Did you ever wonder, if all the pie fights were deleted from Web, like draining a swamp, how much data storage space would suddenly be freed up? The Internet makes it easy to call anyone any name you want with no risk of getting punched in the nose. Just as easy to find troglodytes eager to roll in the mud with you, for as long as you’ll let them. Yet I’ve encountered exactly no one who claims to be left energized by this … just depleted and angry and wondering where the hours went. Time and energy that could’ve been used to create instead of pretending to destroy.
(7) Remember you’re not a machine without an off-switch, and stop treating yourself as though you are.
Every study on work and the workplace that I’ve ever seen reaches the same conclusion: expecting people (or people expecting themselves) to perform like machines, running constantly and required to produce more and more with less and less, is counterproductive to the point of stupidity.

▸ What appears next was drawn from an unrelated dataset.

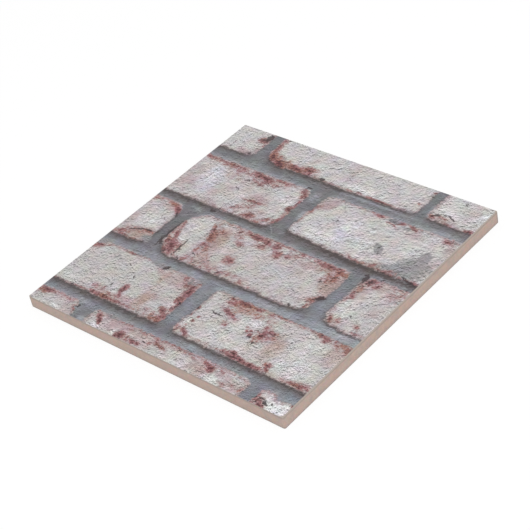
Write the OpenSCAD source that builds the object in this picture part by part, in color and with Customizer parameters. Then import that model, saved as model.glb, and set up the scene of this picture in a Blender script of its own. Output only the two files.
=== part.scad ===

The results: burnout, increased job dissatisfaction, elevated stress levels, diminished health, and so on. Yet this is the default template for the average American workplace, and the default mindset for most would-be achievers. Why does it persist? Mostly inertia and because it delivers short-term results.
The approach that generally works far better for the long run: periods of highly focused activity (usually an hour or two) interspersed with short periods of renewal. Brain breaks, I’ve heard them called.
If you write full-time, this may help you get more done in a day, and if not, leave you with more for the page once you can get there.
(8) Explore old books, old movies, old music.
We often operate as if the world didn’t truly exist before we were born. It’s not a literal belief, of course … more that the world didn’t produce much of anything that mattered until it produced us. So we ignore most of the culture that came before, because it’s just. So. Old. But here’s the thing about gems: They don’t age. And I always love it when I see a kid wearing a T-shirt for some band whose heyday, even demise, came years before he was born.
Eight steps to out-of-step. You have nothing to lose but a few ruts.